**WHAT THE TASK ASKS:**
Identify all lines of the data containing the string "picture" and copy them.

[Parts and joints as JSON]
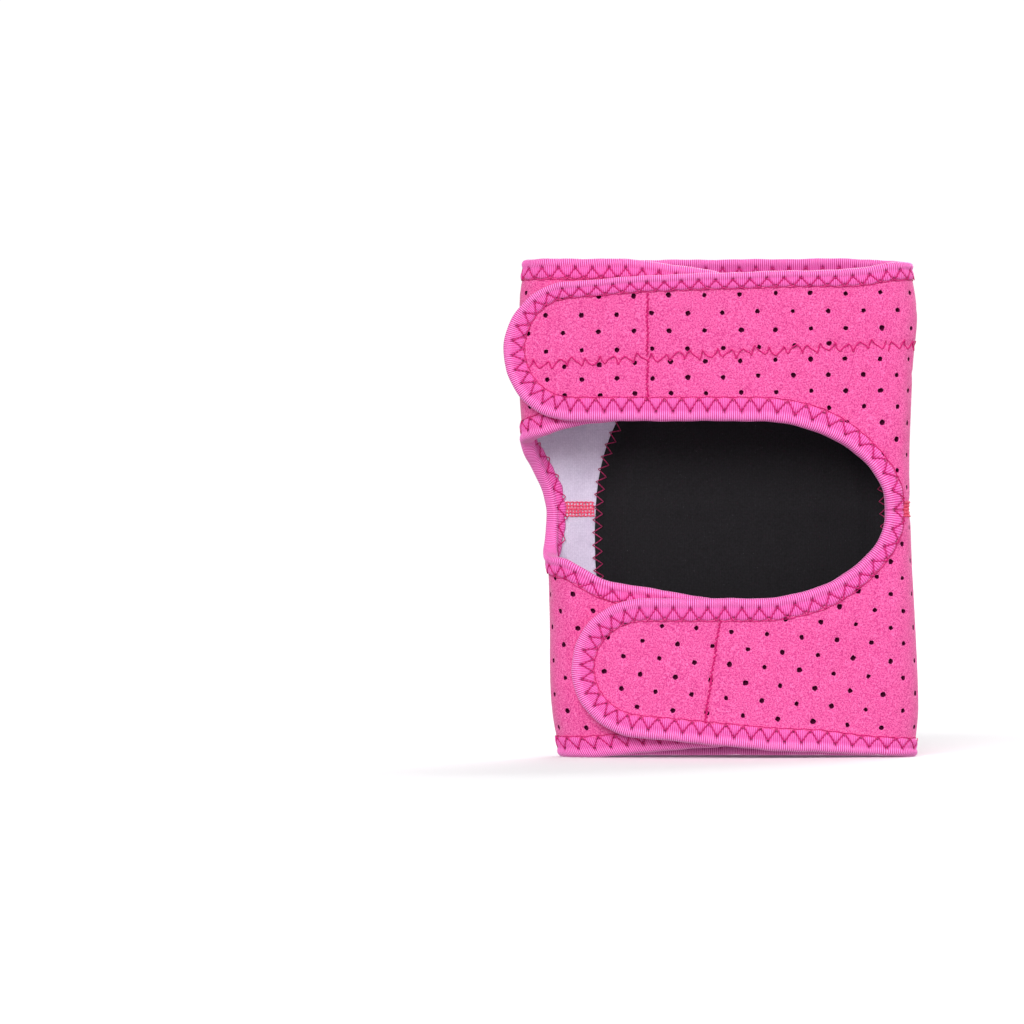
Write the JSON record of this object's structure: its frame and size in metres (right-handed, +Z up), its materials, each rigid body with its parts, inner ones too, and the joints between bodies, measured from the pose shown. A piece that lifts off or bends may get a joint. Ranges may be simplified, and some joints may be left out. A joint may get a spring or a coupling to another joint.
{
  "type": "knee support brace",
  "caption": "Wrap-around limb brace in perforated foam laminate: padded front wall, open back and hook-and-loop straps that swing open from one side.",
  "frame": {"origin": "centre of the overall box at the bottom rim, on which the brace stands", "axes": "+Z up along the limb, +Y out of the padded front wall, the straps close over the -Y side with their free ends towards -X"},
  "size_m": [0.1857, 0.0522, 0.225],
  "materials": {
    "loop_fabric": "brushed, matte",
    "sponge_rubber": "matte",
    "jersey_lining": "fine knit, matte",
    "binding_tape": "ribbed, slight sheen",
    "hook_tape": "fine hooks",
    "pad_cover_knit": "fine knit, matte",
    "pad_foam": "closed-cell foam",
    "seam_thread": "twisted thread"
  },
  "bodies": {
    "sleeve": {"bottom_binding": "binding_tape", "inner_knee_seam_threads": "seam_thread", "knee_pad_foam": "sponge_rubber", "lower_panel_fabric": "loop_fabric", "lower_panel_foam": "sponge_rubber", "lower_panel_lining": "jersey_lining", "lower_wing_binding": "binding_tape", "notch_binding": "binding_tape", "opening_binding": "binding_tape", "pad_cover": "pad_cover_knit", "seam_threads": "seam_thread", "top_band_fabric": "loop_fabric", "top_band_foam": "sponge_rubber", "top_band_lining": "jersey_lining", "top_binding": "binding_tape", "upper_panel_fabric": "loop_fabric", "upper_panel_foam": "sponge_rubber", "upper_panel_lining": "jersey_lining", "upper_wing_binding": "binding_tape"},
    "lower_tab": {"lower_hook_patch": "hook_tape", "lower_tab_binding": "binding_tape", "lower_tab_fabric": "loop_fabric", "lower_tab_foam": "sponge_rubber", "lower_tab_lining": "jersey_lining"},
    "lower_strap": {"lower_strap_binding": "binding_tape", "lower_strap_fabric": "loop_fabric", "lower_strap_foam": "sponge_rubber", "lower_strap_lining": "jersey_lining"},
    "upper_tab": {"upper_hook_patch": "hook_tape", "upper_tab_band_fabric": "loop_fabric", "upper_tab_band_foam": "sponge_rubber", "upper_tab_band_lining": "jersey_lining", "upper_tab_binding": "binding_tape", "upper_tab_fabric": "loop_fabric", "upper_tab_foam": "sponge_rubber", "upper_tab_lining": "jersey_lining", "upper_tab_seam_thread": "seam_thread"},
    "upper_strap": {"upper_strap_band_fabric": "loop_fabric", "upper_strap_band_foam": "sponge_rubber", "upper_strap_band_lining": "jersey_lining", "upper_strap_binding": "binding_tape", "upper_strap_fabric": "loop_fabric", "upper_strap_foam": "sponge_rubber", "upper_strap_lining": "jersey_lining", "upper_strap_seam_thread": "seam_thread"}
  },
  "joints": [
    {"name": "upper_strap_swing", "type": "hinge", "parent": "sleeve", "child": "upper_strap", "pos_m": [0.066, -0.0176, 0.18], "axis": [0, 0, 1], "range_deg": [0, 120]},
    {"name": "upper_tab_peel", "type": "hinge", "parent": "upper_strap", "child": "upper_tab", "pos_m": [-0.028, -0.0256, 0.182], "axis": [0, 0, 1], "range_deg": [0, 75]},
    {"name": "lower_strap_swing", "type": "hinge", "parent": "sleeve", "child": "lower_strap", "pos_m": [0.066, -0.0176, 0.04], "axis": [0, 0, 1], "range_deg": [0, 120]},
    {"name": "lower_tab_peel", "type": "hinge", "parent": "lower_strap", "child": "lower_tab", "pos_m": [0.0012, -0.0264, 0.039], "axis": [0.1461, 0, 0.9893], "range_deg": [0, 75]}
  ]
}
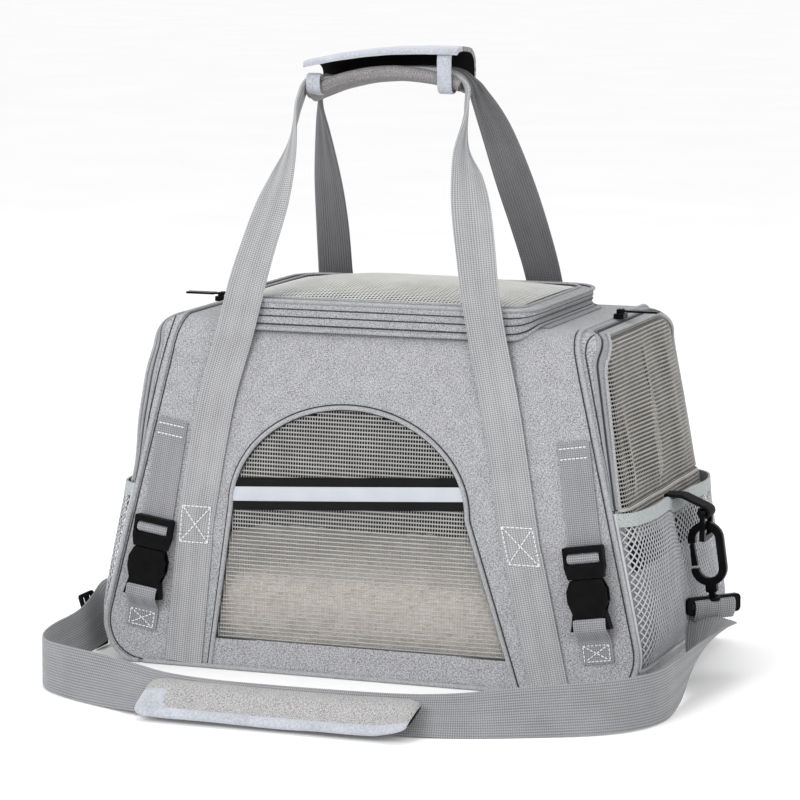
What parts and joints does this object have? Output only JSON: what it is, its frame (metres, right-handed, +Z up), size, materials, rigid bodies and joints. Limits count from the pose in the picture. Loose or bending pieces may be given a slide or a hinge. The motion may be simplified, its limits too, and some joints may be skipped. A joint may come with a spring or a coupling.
{
  "type": "pet carrier bag",
  "caption": "Soft-sided pet carrier with arched mesh window, zipped mesh lid and end doors, end pockets, wrapped carry handles, side-release buckles and a clip-on shoulder strap.",
  "frame": {"origin": "on the floor under the middle of the bag, at its bottom face", "axes": "+X along the bag to the right-hand end seen from the front, -Y out of the front panel, +Z up"},
  "size_m": [0.5233, 0.4207, 0.475],
  "materials": {
    "oxford_fabric": "heathered light grey oxford weave, padded",
    "coated_mesh": "see-through coated grid mesh, warm grey",
    "piping": "corded seam, grey with a dark edge",
    "black_webbing": "flat black webbing",
    "reflective": "silver reflective tape",
    "stiffener_board": "rigid board",
    "fleece": "cream plush fleece",
    "grey_webbing": "ribbed grey webbing",
    "grip_fabric": "grey oxford outside, black inside",
    "pale_trim": "pale grey elastic",
    "pad_fabric": "padded grey oxford with a pale velvet edge",
    "pocket_net": "light grey knitted net",
    "elastic": "pale elastic binding",
    "black_plastic": "moulded black acetal",
    "black_metal": "black enamelled zinc"
  },
  "bodies": {
    "root": {"front_panel": "oxford_fabric", "front_window_mesh": "coated_mesh", "window_piping": "piping", "window_band": "black_webbing", "reflective_tape": "reflective", "back_panel": "oxford_fabric", "front_piping": "piping", "back_piping": "piping", "bottom_panel": "oxford_fabric", "base_board": "stiffener_board", "fleece_mat": "fleece", "top_deck": "oxford_fabric", "front_handle_base": "grey_webbing", "back_handle_base": "grey_webbing", "strap_end_loops": "black_plastic", "shoulder_strap": "grey_webbing", "shoulder_pad": "pad_fabric", "strap_adjuster": "black_plastic", "left_end_panel": "oxford_fabric", "left_door_surround": "oxford_fabric", "left_pocket_net": "pocket_net", "left_pocket_hem": "elastic", "left_ring_tab": "grey_webbing", "left_buckle_straps": "grey_webbing", "left_buckle_socket": "black_plastic", "right_end_panel": "oxford_fabric", "right_door_surround": "oxford_fabric", "right_pocket_net": "pocket_net", "right_pocket_hem": "elastic", "right_ring_tab": "grey_webbing", "right_buckle_straps": "grey_webbing", "right_buckle_socket": "black_plastic"},
    "lid": {"lid_frame": "oxford_fabric", "lid_mesh": "coated_mesh"},
    "front_handle": {"front_handle": "grey_webbing", "grip_loops": "pale_trim"},
    "back_handle": {"back_handle": "grey_webbing", "handle_wrap": "grip_fabric"},
    "lid_slider": {"lid_slider": "black_metal"},
    "lid_pull": {"lid_pull": "black_metal"},
    "left_door": {"left_door_frame": "oxford_fabric", "left_door_mesh": "coated_mesh"},
    "left_door_slider": {"left_door_slider": "black_metal"},
    "left_door_pull": {"left_door_pull": "black_metal"},
    "left_ring": {"left_d_ring": "black_plastic"},
    "left_hook": {"left_snap_hook": "black_plastic"},
    "left_gate": {"left_hook_gate": "black_plastic"},
    "left_plug": {"left_buckle_plug": "black_plastic"},
    "left_inner_arm": {"left_buckle_inner_arm": "black_plastic"},
    "left_outer_arm": {"left_buckle_outer_arm": "black_plastic"},
    "right_door": {"right_door_frame": "oxford_fabric", "right_door_mesh": "coated_mesh"},
    "right_door_slider": {"right_door_slider": "black_metal"},
    "right_door_pull": {"right_door_pull": "black_metal"},
    "right_ring": {"right_d_ring": "black_plastic"},
    "right_hook": {"right_snap_hook": "black_plastic"},
    "right_gate": {"right_hook_gate": "black_plastic"},
    "right_plug": {"right_buckle_plug": "black_plastic"},
    "right_inner_arm": {"right_buckle_inner_arm": "black_plastic"},
    "right_outer_arm": {"right_buckle_outer_arm": "black_plastic"}
  },
  "joints": [
    {"name": "lid_open", "type": "hinge", "parent": "root", "child": "lid", "pos_m": [0, 0.078, 0.2725], "axis": [-1, 0, 0], "range_deg": [0, 45]},
    {"name": "front_handle_swing", "type": "hinge", "parent": "root", "child": "front_handle", "pos_m": [0, -0.1159, 0.131], "axis": [1, 0, 0], "range_deg": [0, 105]},
    {"name": "back_handle_swing", "type": "hinge", "parent": "root", "child": "back_handle", "pos_m": [0, 0.1159, 0.131], "axis": [-1, 0, 0], "range_deg": [0, 105]},
    {"name": "left_door_open", "type": "hinge", "parent": "root", "child": "left_door", "pos_m": [-0.2005, 0, 0.142], "axis": [0, -1, 0], "range_deg": [0, 95]},
    {"name": "right_door_open", "type": "hinge", "parent": "root", "child": "right_door", "pos_m": [0.2005, 0, 0.142], "axis": [0, 1, 0], "range_deg": [0, 95]},
    {"name": "left_plug_release", "type": "slide", "parent": "root", "child": "left_plug", "axis": [0.1487, 0.0678, 0.9866], "range_m": [0, 0.025]},
    {"name": "right_plug_release", "type": "slide", "parent": "root", "child": "right_plug", "axis": [-0.1487, 0.0678, 0.9866], "range_m": [0, 0.025]},
    {"name": "left_inner_arm_squeeze", "type": "hinge", "parent": "left_plug", "child": "left_inner_arm", "pos_m": [-0.16662, -0.12065, 0.08972], "axis": [0, 0.9976, -0.0685], "range_deg": [0, 7], "stiffness_Nm_per_rad": 0.05, "springref_deg": -2.86},
    {"name": "left_outer_arm_squeeze", "type": "hinge", "parent": "left_plug", "child": "left_outer_arm", "pos_m": [-0.18739, -0.12044, 0.09283], "axis": [0, -0.9976, 0.0685], "range_deg": [0, 7], "stiffness_Nm_per_rad": 0.05, "springref_deg": -2.86},
    {"name": "right_inner_arm_squeeze", "type": "hinge", "parent": "right_plug", "child": "right_inner_arm", "pos_m": [0.16662, -0.12065, 0.08972], "axis": [0, -0.9976, 0.0685], "range_deg": [0, 7], "stiffness_Nm_per_rad": 0.05, "springref_deg": -2.86},
    {"name": "right_outer_arm_squeeze", "type": "hinge", "parent": "right_plug", "child": "right_outer_arm", "pos_m": [0.18739, -0.12044, 0.09283], "axis": [0, 0.9976, -0.0685], "range_deg": [0, 7], "stiffness_Nm_per_rad": 0.05, "springref_deg": -2.86},
    {"name": "left_ring_swing", "type": "hinge", "parent": "root", "child": "left_ring", "pos_m": [-0.236, 0, 0.126], "axis": [0, 1, 0], "range_deg": [-8, 8]},
    {"name": "left_hook_swivel", "type": "hinge", "parent": "root", "child": "left_hook", "pos_m": [-0.234, 0, 0.118], "axis": [0.1392, 0, 0.9903], "range_deg": [-12, 12]},
    {"name": "left_gate_press", "type": "hinge", "parent": "left_hook", "child": "left_gate", "pos_m": [-0.2277, 0, 0.08379], "axis": [0, -1, 0], "range_deg": [0, 25], "stiffness_Nm_per_rad": 0.02, "springref_deg": -11.46},
    {"name": "right_ring_swing", "type": "hinge", "parent": "root", "child": "right_ring", "pos_m": [0.236, 0, 0.126], "axis": [0, 1, 0], "range_deg": [-8, 8]},
    {"name": "right_hook_swivel", "type": "hinge", "parent": "root", "child": "right_hook", "pos_m": [0.234, 0, 0.118], "axis": [-0.1392, 0, 0.9903], "range_deg": [-12, 12]},
    {"name": "right_gate_press", "type": "hinge", "parent": "right_hook", "child": "right_gate", "pos_m": [0.2277, 0, 0.08379], "axis": [0, 1, 0], "range_deg": [0, 25], "stiffness_Nm_per_rad": 0.02, "springref_deg": -11.46},
    {"name": "left_slider_travel", "type": "slide", "parent": "root", "child": "left_door_slider", "axis": [0, 1, 0], "range_m": [-0.06, 0.06]},
    {"name": "left_pull_flip", "type": "hinge", "parent": "left_door_slider", "child": "left_door_pull", "pos_m": [-0.166, 0, 0.2781], "axis": [0, 1, 0], "range_deg": [0, 170]},
    {"name": "right_slider_travel", "type": "slide", "parent": "root", "child": "right_door_slider", "axis": [0, 1, 0], "range_m": [-0.06, 0.06]},
    {"name": "right_pull_flip", "type": "hinge", "parent": "right_door_slider", "child": "right_door_pull", "pos_m": [0.166, 0, 0.2781], "axis": [0, -1, 0], "range_deg": [0, 170]},
    {"name": "lid_slider_travel", "type": "slide", "parent": "root", "child": "lid_slider", "axis": [0, 1, 0], "range_m": [-0.11, 0.015]},
    {"name": "lid_pull_flip", "type": "hinge", "parent": "lid_slider", "child": "lid_pull", "pos_m": [-0.133, 0.05, 0.2781], "axis": [0, 1, 0], "range_deg": [0, 100]}
  ],
  "couplings": [
    {"joint": "left_outer_arm_squeeze", "follows": "left_inner_arm_squeeze", "ratio": 1},
    {"joint": "right_outer_arm_squeeze", "follows": "right_inner_arm_squeeze", "ratio": 1}
  ]
}
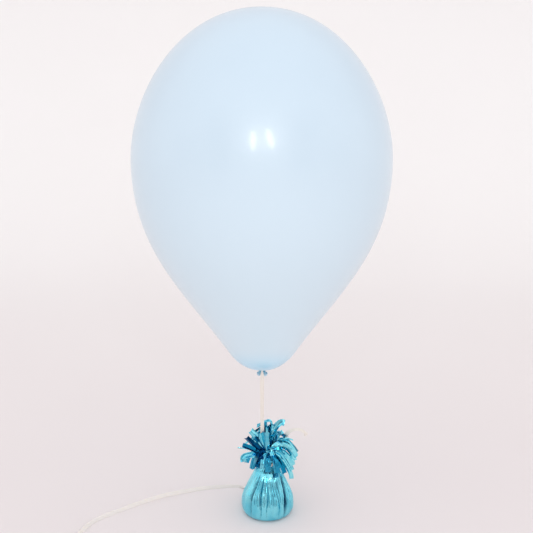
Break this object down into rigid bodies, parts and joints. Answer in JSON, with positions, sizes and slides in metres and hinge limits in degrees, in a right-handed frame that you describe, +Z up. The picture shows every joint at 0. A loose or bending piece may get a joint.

**RESULT:**
What parts and joints does this object have? Output only JSON: what it is, its frame (metres, right-handed, +Z up), size, materials, rigid bodies and joints. Limits count from the pose in the picture. Loose or bending pieces may be given a slide or a hinge. The motion may be simplified, its limits too, and some joints may be skipped. A joint may come with a spring or a coupling.
Break this object down into rigid bodies, parts and joints. Answer in JSON, with positions, sizes and slides in metres and hinge limits in degrees, in a right-handed frame that you describe, +Z up. The picture shows every joint at 0. A loose or bending piece may get a joint.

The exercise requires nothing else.